According to the general rule of jurisdiction, arising from Regulation No 1215/2012 on jurisdiction and the recognition and enforcement of judgments in civil and commercial matters, persons domiciled in a Member State may, regardless of their nationality, be sued in the courts of that Member State (Article 4(1) of Regulation No 1215/2012). Various exceptions to this rule are laid down, establishing different criteria for connecting a dispute to the courts of other Member States. For example, Article 7(2) of the Regulation stipulates that a person may also be sued in another Member State – in matters relating to tort, delict or quasi-delict, before the courts for the place where the harmful event occurred or may occur. This exception is justified by the need to ensure the sound administration of justice, legal certainty and to “avoid the possibility of the defendant being sued in a court of a Member State which he could not reasonably have foreseen” (see recital 16 of the Regulation). In such situations, the court of the place where the event giving rise to the damage has occurred or is likely to occur is more competent in the sense that it is closer and better placed to assess the extent of the damage and its consequences. Unfortunately, determining the place of the damage and the competent court is sometimes dubious in cases of online damage caused by posting false or infamous statements, which can be accessed in different Member States. The implications of such statements may be diverse in each jurisdiction. For example, negative comments about a person or a company may considerably affect their good name or professional standing in a certain state because they are well-known or economically active there. In such a case, the extent of the damage may be significant. Conversely, in another state, where the person or company is not known, access to defamatory comments may not have negative consequences.
The dispute in the Gtflix case concerns precisely whether the Czech company Gtflix (as it was nicely expressed in the Opinion – “which produces and distributes what is sometimes euphemistically described as as adult content television programmes”) can bring a claim against a Hungarian citizen (also a producer and distributor of pornographic films) before a French court? Gtflix accuses the Hungarian producer of posting disparaging remarks on websites and forums, and seeks, inter alia, an order requiring DR to cease all acts of disparagement against Gtflix and to pay compensation for both economic and non-material damage. However, the French courts have raised doubts as to whether they have jurisdiction in this case. In other words: may Gtflix, while seeking both rectification of the data and removal of the content and compensation for material and non-material damage, bring such proceedings before the courts of each Member State in the territory of which the content was accessible on the Internet, or must it bring such proceedings before the court having jurisdiction to order the rectification of the data and removal of the defamatory comments?
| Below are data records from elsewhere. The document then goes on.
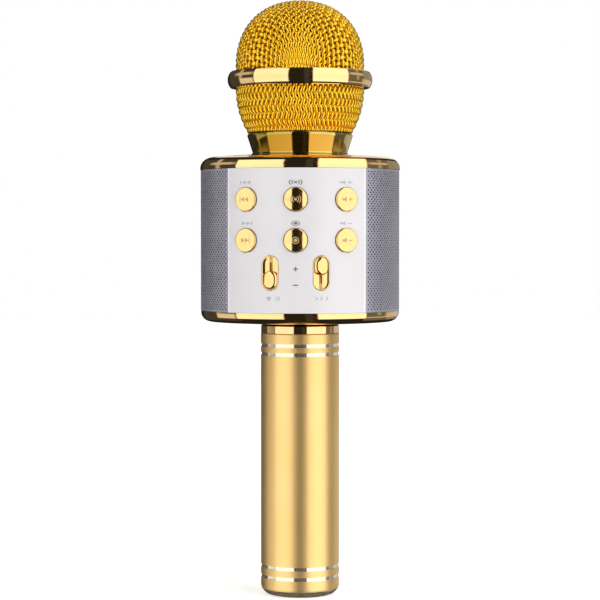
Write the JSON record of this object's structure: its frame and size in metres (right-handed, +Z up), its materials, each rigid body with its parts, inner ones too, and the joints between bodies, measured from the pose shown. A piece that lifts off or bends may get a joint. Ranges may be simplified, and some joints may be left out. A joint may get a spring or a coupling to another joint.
{
  "type": "karaoke microphone",
  "caption": "Handheld wireless karaoke microphone: woven mesh ball head, loudspeaker drum with keys and faders on a curved front plate, slim cylindrical grip.",
  "frame": {"origin": "centre of the tail cap's flat underside, on the long axis", "axes": "+Z up the grip towards the mesh head, -Y out of the control panel, +X to the right seen from the control panel"},
  "size_m": [0.0824, 0.0847, 0.2455],
  "materials": {
    "plated_gold": "mirror gold plating over moulded plastic",
    "grip_gold": "satin anodised, with polished turned grooves",
    "mesh_gold": "woven wire, gold plated",
    "grille_grey": "finely perforated, satin grey",
    "panel_white": "pearl white satin with bright cut edges",
    "key_gold": "plated key caps and faders",
    "black_plastic": "fine moulded texture",
    "speaker_cloth": "fine black woven cloth",
    "speaker_cone": "pressed black paper",
    "magnet_steel": "zinc plated, dull",
    "circuit_board": "green solder mask",
    "chip_black": "moulded epoxy",
    "bright_steel": "stamped and plated",
    "foam": "open cell foam, dark brown",
    "capsule_metal": "satin aluminium",
    "cell_wrap": "blue shrink wrap",
    "sleeve_plastic": "translucent natural moulding",
    "lead_red": "insulated wire",
    "indicator_lens": "clear diffusing lens"
  },
  "bodies": {
    "main": {"handle_tube": "grip_gold", "tail_cap": "grip_gold", "handle_bezel": "plated_gold", "handle_spigot": "black_plastic", "battery_cell": "cell_wrap", "battery_sleeve": "sleeve_plastic", "battery_spring": "bright_steel", "bottom_cap": "plated_gold", "top_cap": "plated_gold", "spigot_screws": "bright_steel", "inner_barrel": "black_plastic", "grille_left": "grille_grey", "grille_right": "grille_grey", "grille_cloth_left": "speaker_cloth", "grille_cloth_right": "speaker_cloth", "front_panel": "panel_white", "rear_panel": "black_plastic", "key_board": "circuit_board", "key_carrier": "black_plastic", "tact_switches": "chip_black", "mic_fader_tray": "key_gold", "reverb_fader_tray": "key_gold", "slide_pots": "bright_steel", "driver_frame_left": "magnet_steel", "driver_frame_right": "magnet_steel", "driver_cone_left": "speaker_cone", "driver_cone_right": "speaker_cone", "driver_magnet_left": "magnet_steel", "driver_magnet_right": "magnet_steel", "main_board": "circuit_board", "board_chips": "chip_black", "usb_socket": "bright_steel", "charge_socket": "bright_steel", "audio_jack": "black_plastic", "card_socket": "bright_steel", "power_switch_body": "bright_steel", "status_light": "indicator_lens", "neck_collar": "plated_gold", "capsule_mount": "black_plastic", "mic_capsule": "capsule_metal", "microphone_lead": "lead_red", "battery_lead": "lead_red"},
    "head": {"mesh_dome": "mesh_gold", "mesh_basket": "mesh_gold", "head_ring": "plated_gold", "mesh_hoop": "mesh_gold", "foam_windscreen": "foam", "head_thread_ring": "bright_steel"},
    "previous_key": {"button_previous": "key_gold"},
    "scan_key": {"button_scan": "key_gold"},
    "volume_up_key": {"button_volume_up": "key_gold"},
    "next_key": {"button_next": "key_gold"},
    "record_key": {"button_record": "key_gold"},
    "volume_down_key": {"button_volume_down": "key_gold"},
    "mic_fader": {"mic_fader_cap": "key_gold", "mic_fader_lever": "plated_gold"},
    "reverb_fader": {"reverb_fader_cap": "key_gold", "reverb_fader_lever": "plated_gold"},
    "power_knob": {"power_switch_knob": "black_plastic"}
  },
  "joints": [
    {"name": "head_lift_off", "type": "slide", "parent": "main", "child": "head", "axis": [0, 0, 1], "range_m": [0, 0.06]},
    {"name": "previous_press", "type": "slide", "parent": "main", "child": "previous_key", "axis": [0.518, 0.8554, 0], "range_m": [0, 0.0005], "stiffness_N_per_m": 500, "springref_m": -0.001},
    {"name": "scan_press", "type": "slide", "parent": "main", "child": "scan_key", "axis": [0, 1, 0], "range_m": [0, 0.0005], "stiffness_N_per_m": 500, "springref_m": -0.001},
    {"name": "volume_up_press", "type": "slide", "parent": "main", "child": "volume_up_key", "axis": [-0.518, 0.8554, 0], "range_m": [0, 0.0005], "stiffness_N_per_m": 500, "springref_m": -0.001},
    {"name": "next_press", "type": "slide", "parent": "main", "child": "next_key", "axis": [0.518, 0.8554, 0], "range_m": [0, 0.0005], "stiffness_N_per_m": 500, "springref_m": -0.001},
    {"name": "record_press", "type": "slide", "parent": "main", "child": "record_key", "axis": [0, 1, 0], "range_m": [0, 0.0005], "stiffness_N_per_m": 500, "springref_m": -0.001},
    {"name": "volume_down_press", "type": "slide", "parent": "main", "child": "volume_down_key", "axis": [-0.518, 0.8554, 0], "range_m": [0, 0.0005], "stiffness_N_per_m": 500, "springref_m": -0.001},
    {"name": "mic_fader_slide", "type": "slide", "parent": "main", "child": "mic_fader", "axis": [0, 0, 1], "range_m": [0, 0.0055]},
    {"name": "reverb_fader_slide", "type": "slide", "parent": "main", "child": "reverb_fader", "axis": [0, 0, 1], "range_m": [-0.0055, 0]},
    {"name": "power_switch_slide", "type": "slide", "parent": "main", "child": "power_knob", "axis": [0, 0, 1], "range_m": [0, 0.003]}
  ]
}
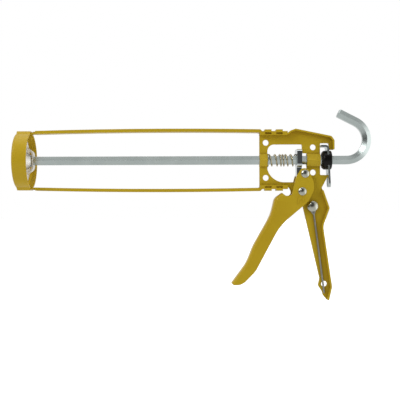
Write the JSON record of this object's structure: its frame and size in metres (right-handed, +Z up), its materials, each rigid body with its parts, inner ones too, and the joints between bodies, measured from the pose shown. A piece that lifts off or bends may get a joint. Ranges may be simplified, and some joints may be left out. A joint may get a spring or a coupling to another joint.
{
  "type": "caulking gun",
  "caption": "Skeleton caulking gun for sealant cartridges: hex push rod with hook, squeeze trigger with gripping plates, release lever and folding puncture needle.",
  "frame": {"origin": "on the rod's axis, at the front edge of the body plates, where a cartridge's base rests", "axes": "+X along the rod towards the hook (rearwards), +Z up, the handle hanging along -Z, -Y the side with the puncture needle"},
  "size_m": [0.3362, 0.0534, 0.1805],
  "materials": {
    "yellow_paint": "semi-gloss enamel on pressed steel sheet",
    "zinc_steel": "bright zinc plate",
    "rivet_steel": "bright zinc plate, domed heads",
    "spring_wire": "zinc-plated spring wire",
    "needle_wire": "drawn steel wire",
    "black_rubber": "smooth black rubber"
  },
  "bodies": {
    "frame": {"body_plate_left": "yellow_paint", "body_plate_right": "yellow_paint", "front_ring": "yellow_paint", "upper_rail": "yellow_paint", "lower_rail": "yellow_paint", "pivot_rivet": "rivet_steel", "pivot_bush": "zinc_steel", "needle_rivet": "rivet_steel", "spring_seat": "zinc_steel", "drive_spring": "spring_wire"},
    "trigger": {"trigger_shell": "yellow_paint", "drive_pin": "rivet_steel", "drive_roller": "zinc_steel"},
    "thrust": {"thrust_plate_front": "zinc_steel", "thrust_plate_rear": "zinc_steel"},
    "rod": {"hex_rod": "zinc_steel", "pusher_disc": "zinc_steel", "pusher_bridge": "zinc_steel", "pusher_washer": "zinc_steel"},
    "lever": {"release_lever": "zinc_steel", "lever_bush": "black_rubber"},
    "needle": {"puncture_needle": "needle_wire"}
  },
  "joints": [
    {"name": "trigger_squeeze", "type": "hinge", "parent": "frame", "child": "trigger", "pos_m": [0.0399, 0, -0.0297], "axis": [0, -1, 0], "range_deg": [0, 35], "stiffness_Nm_per_rad": 0.42, "springref_deg": -28.65, "deforming": ["drive_spring"]},
    {"name": "drive_slide", "type": "slide", "parent": "frame", "child": "thrust", "axis": [-1, 0, 0], "range_m": [0, 0.0103]},
    {"name": "rod_slide", "type": "slide", "parent": "frame", "child": "rod", "axis": [1, 0, 0], "range_m": [0, 0.205]},
    {"name": "release_press", "type": "hinge", "parent": "frame", "child": "lever", "pos_m": [0.06204, 0, 0.0108], "axis": [0, 1, 0], "range_deg": [0, 3], "stiffness_Nm_per_rad": 0.3, "springref_deg": -2.86},
    {"name": "needle_swing", "type": "hinge", "parent": "frame", "child": "needle", "pos_m": [0.05, -0.0027, -0.0438], "axis": [0, 1, 0], "range_deg": [0, 16]}
  ],
  "couplings": [
    {"joint": "drive_slide", "follows": "trigger_squeeze", "m_per_rad": 0.0166}
  ]
}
The question referred by the French court refers to some divergence in the case-law of the Court of Justice arising from the judgments in cases eDate Advertising and Others (C‑509/09 and C‑161/10) and Bolagsupplysningen and Ilsjan (C-194/16). In the former, the Court held that a claimant as a result of online defamation may bring an action before the court having jurisdiction over the defendant’s domicile, the place where the harmful event occurred or the place where the claimant’s centre of interests is located (understood, for example, as the place of habitual residence or professional activity). In such cases, the court may rule on the entirety of the damage suffered. Furthermore, according to the Court, the claimant may also bring an action before other courts of the Member States in which the publication in question is or has been accessible, but in that case the court may rule only in respect of the damage or injury caused in the territory of the Member State concerned. This construction is sometimes also referred to as the ‘mosaic approach’, as it introduces a principle of jurisdiction sharing.
In case Bolagsupplysningen and Ilsjan the Court stated, however, that a claim for rectification or deletion of online comments cannot be brought before the courts of each Member State (despite the ubiquity and accessibility of information on the Internet in various places), but only before the same courts as those which had been granted jurisdiction to hear the merits of the case for full compensation for damage. With this in mind, Advocate’s opinion focused on a detailed analysis of the mosaic approach, trying to find arguments both for the Court’s retention and possible abandonment thereof. Ultimately, AG concluded that he is not convinced by either solution (see point 79 of the Opinion). He therefore suggested that a good practice would be to complement the mosaic approach with an additional “focalisation criterion”, i.e. a criterion verifying that the publication in question (such as discrediting content) is targeted specifically at the public in the territory of a given Member State. The application of this criterion would make it possible in practice to reduce the number of courts having jurisdiction to hear the dispute.
In conclusion, in the AG’s view a claimant who seeks both the rectification/deletion of certain content and compensation for the non-material and economic damage resulting from the dissemination of disparaging statements on the Internet, may bring an action or claim before the courts of each Member State in the territory of which content published online is or was accessible, for compensation only for the damage caused in the territory of that Member State. Nevertheless, the claimant should be able to demonstrate that it has “an appreciable number of consumers in that jurisdiction who are likely to have access to and have understood the publication in question”.